Matt Damon: The Actor of the '00s


Quietly and unexpectedly, Matt Damon has become the premier Hollywood actor of the past decade. He's lent his minutely constructed, surprisingly athletic performances to the films of directors Steven Soderbergh, Gus Van Sant, Paul Greengrass, Martin Scorsese and Clint Eastwood, a roster that's not coincidentally produced some of the most vital and successful films of the past ten years.

His remarkable career isn't simply a matter of a good agent. It's all in the manner in which he so carefully adapts his particular skills to the roles.


Damon's commitment is displayed on his body, which he relentlessly crafts to the specifications of each character -- he's almost the anti-movie star in his physical malleability. Take a look at how he changes from "The Bourne Identity" in 2002 to the Farrelly Brothers' "Stuck On You," a year later. In the former, he carved himself down to muscle and bone, a tightly packed bundle of paranoia and frightening physicality. For the latter, he packed on a paunch, with his granite Bourne-head turned into a model of doughy affability.
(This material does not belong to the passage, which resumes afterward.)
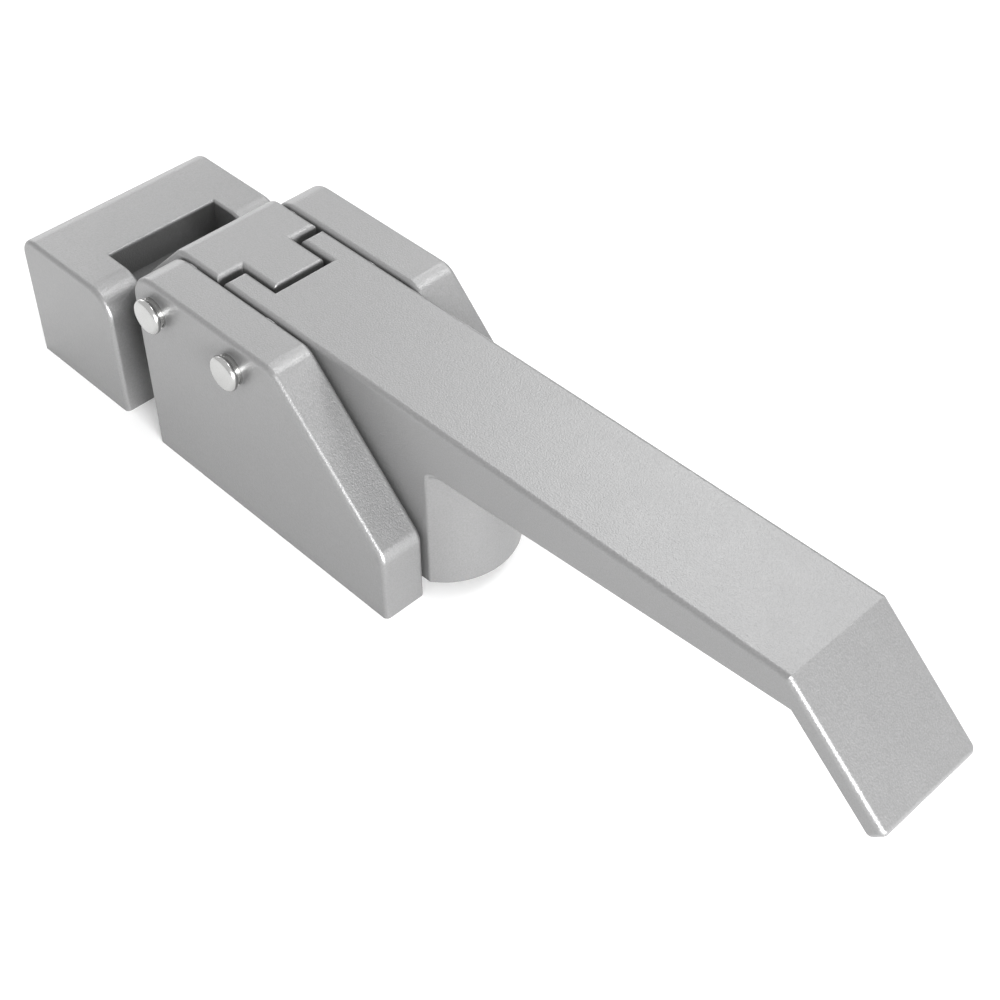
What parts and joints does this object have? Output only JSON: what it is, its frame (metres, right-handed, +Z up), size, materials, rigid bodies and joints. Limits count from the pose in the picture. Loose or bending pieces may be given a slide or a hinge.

He managed a similar weight gain more recently between 2007's "The Bourne Ultimatum" and this year's "The Informant!", and as the latter film's Mark Whitacre, he achieves his most finely modulated performance underneath layers of fat and a fake nose.


These types represent the two poles of Damon's preferred personas: withdrawn nebbishes or moody muscular specimens. The first group would include the "Ocean's" franchise, "Stuck On You," "The Good Shepherd," and "The Informant!". The second contains "All the Pretty Horses," the "Bourne" franchise, "The Departed" and the forthcoming "Invictus." "Gerry" lies somewhere in between. But each extreme utilizes his physicality, with his literally weighty roles emphasizing the slapstick and satire of uncooperative bodies instead of the precise control of his action work. Even in "The Good Shepherd," Damon buries himself in a trenchcoat and wire-rimmed glasses, eschewing parody but emphasizing his CIA analyst's passivity and hyper-intellectualism.